The Clustered Regularly Interspaced Short Palindromic Repeats (CRISPR)/CRISPR-associated protein 9 (Cas9) system naturally occurs in prokaryotic organisms (archaea and bacteria), serving as a defense mechanism against attacking viruses and plasmids. The system is based on complementary RNA-guided cleavage of the target (foreign) DNA, marking it for subsequent degradation. In eukaryotes, which possess sophisticated DNA repair mechanisms, the cleaved DNA is repaired via one of two mechanisms: non-homologous end-joining (error-prone) or homologous directed DNA (template-dependent). Compared with other gene editing tools that have been developed over the years, CRISPR-Cas9 is cost-effective, extremely precise, and reliable, offering robust and high throughput genetic engineering. This book outlines the application of CRISPR-Cas9 in human health, agriculture, genetic engineering, and environmental sciences.

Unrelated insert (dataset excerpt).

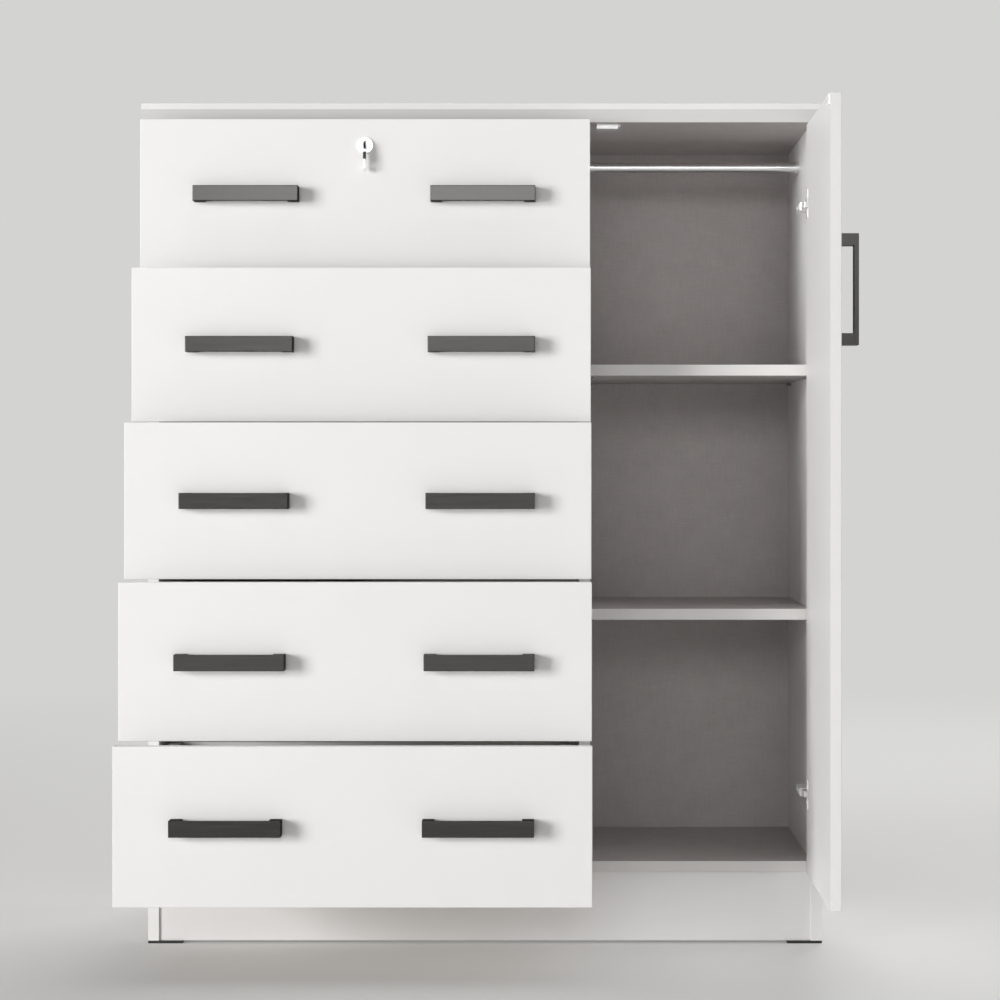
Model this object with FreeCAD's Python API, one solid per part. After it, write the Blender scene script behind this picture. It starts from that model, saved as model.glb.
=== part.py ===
import FreeCAD
import Part
import math
import os

# Chifforobe: five drawers beside a one-door wardrobe, built of melamine-faced board.
# Frame, in millimetres: X to the right, Y to the back, Z up. The origin lies on the floor, under
# the centre of the carcass, and the fronts face -Y. Drawers and door are made closed, then moved
# to the pose that the model rests in: each drawer drawn out by its own step, the door square open.

Vector = FreeCAD.Vector
UP = Vector(0, 0, 1)

# Boards
BOARD = 16.0  # sides, partition, bottom, plinth, shelves and drawer boxes
FRONT_BOARD = 15.0  # drawer fronts and door
BACK_BOARD = 3.0
TOP_BOARD = 27.5
DRAWER_BASE = 3.0
EDGE_ROUND = 1.0  # rounded edges of the fronts, the door and the top

# Carcass
CARCASS_WIDTH = 986.0
CARCASS_DEPTH = 380.0  # front edges of the sides to the rear face of the back
CARCASS_TOP = 1199.5  # floor to the underside of the top
BOTTOM_HEIGHT = 104.5  # floor to the underside of the bottom panel
DRAWER_BAY = 614.6  # clear width of the left bay
BACK_INSET = 1.0  # the back stops short of the sides' outer faces
PLINTH_RECESS = 3.0
GLIDE_HEIGHT = 4.0
GLIDE_WIDTH = 51.0
GLIDE_DEPTH = 48.0

# Top panel: overhangs the front and both ends, with its lower edge bevelled
TOP_FRONT_OVERHANG = 20.0
TOP_SIDE_OVERHANG = 7.0
TOP_BEVEL_HEIGHT = 18.6
TOP_BEVEL_DEPTH = 3.5

# Reveals round the overlay fronts
FRONT_GAP = 2.0  # between two fronts, and between a front and the carcass
TOP_REVEAL = 3.0  # between the fronts and the top panel
FRONT_DROP = 1.0  # the fronts end this far below the bottom panel's underside
PARTITION_REVEAL = 0.6  # strip of the partition's edge that the drawer fronts leave bare

# Wardrobe fittings
LOWER_SHELF_RISE = 353.0  # bottom panel to the lower shelf's underside
UPPER_SHELF_DROP = 368.5  # top panel to the upper shelf's underside
SHELF_SETBACK = 2.0
SHELF_PLAY = 0.5  # between a shelf's end and the board beside it
SUPPORT_FROM_EDGE = 45.0
SUPPORT_PIN_RADIUS = 2.5
SUPPORT_PIN_DEPTH = 9.0
SUPPORT_FLAG = (7.0, 12.0, 4.0)  # the flat tongue under the shelf, along X, Y and Z
RAIL_RADIUS = 8.0
RAIL_WALL = 1.2
RAIL_DROP = 42.5  # top panel to the rail's axis
RAIL_FROM_FRONT = 193.0
SOCKET_FLANGE_RADIUS = 10.0
SOCKET_FLANGE = 2.0
SOCKET_COLLAR = 5.0
SOCKET_WALL = 1.0

# Drawers, counted from the top
DRAWER_COUNT = 5
DRAWER_OUT = (58.0, 135.0, 199.0, 249.0, 297.0)  # how far each one stands open
BOX_LENGTH = 355.0
BOX_ABOVE_EDGE = 22.0  # front's lower edge to the box's lower edge
BOX_BELOW_EDGE = 30.0  # box's upper edge to the front's upper edge
BASE_HEIGHT = 10.0  # box's lower edge to the base board
GROOVE_DEPTH = 6.0

# Ball-bearing runners: three nested channels a side
SLIDE_THICKNESS = 12.7
SLIDE_HEIGHT = 45.0
SLIDE_LENGTH = 350.0
SLIDE_SETBACK = 3.0
SLIDE_STEEL = 1.2
MIDDLE_LENGTH = 330.0

# Bar pulls
PULL_LENGTH = 150.0
PULL_HEIGHT = 22.0
PULL_REACH = 25.5
PULL_BAR = 6.0
PULL_FOOT = 16.0
PULL_ROUND = 0.8
PULL_FROM_CENTRE = 169.5
DOOR_PULL_DROP = 261.5  # door's upper edge to the middle of its pull
DOOR_PULL_FROM_EDGE = 31.0

# Cup hinges. On the closed door the cup pin lies in the cup, and the arm pin stands inside the
# cabinet; a bent link joins them. All distances are taken with the door closed.
HINGE_FROM_END = 117.0  # door's end to the hinge's middle
CUP_RADIUS = 13.0
CUP_DEPTH = 12.5
CUP_WALL = 0.6
CUP_FROM_EDGE = 3.0
FLANGE_LENGTH = 43.0
FLANGE_WIDTH = 18.0
FLANGE_STEEL = 1.2
HINGE_PIN_RADIUS = 1.2
HINGE_EYE_RADIUS = 2.4
CUP_PIN_FROM_EDGE = 7.5
CUP_PIN_DEPTH = 5.0
ARM_PIN_FROM_SIDE = 13.0  # side's inner face to the arm pin
ARM_PIN_FROM_FRONT = 9.1  # carcass front to the arm pin
LINK_BEND_FROM_EDGE = 13.9
LINK_BEND_DEPTH = 10.3
LINK_STEEL = 2.2
LINK_HALF_HEIGHT = 3.9
LINK_SWING = 29.45  # degrees that the links turn while the door turns square
DOOR_OPEN = 90.0
ARM_LENGTH = 50.0
ARM_PROUD = 16.0
ARM_STEEL = 1.5
ARM_NOSE = 3.0
ARM_PLATE = (2.5, 30.0, 34.0)  # mounting plate on the side, along X, Y and Z
ARM_PLATE_FROM_FRONT = 24.0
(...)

CRISPR-Cas9-mediated genome engineering has revolutionized biomedical research. It is widely used in the development of novel approaches to treat cancer, chronic diseases, infectious diseases, and congenital defects. In this book, we review the latest advances in the clinical applications of CRISPR-Cas9, including those for the correction of loss-of-function and gain-of-function-mutations responsible for genetic and neuromuscular diseases. We also explore the emerging applications of CRISPR-Cas9 in the diagnosis and treatment of infectious diseases caused by bacteria, protozoa, and viruses. We pay particular attention to the use of CRISPR-Cas9 in the identification of cancer-related genes, novel drug targets, and biomarkers in cancer. Lastly, we summarize the emerging applications of CRISPR-Cas9 technology in tissue and organ regeneration.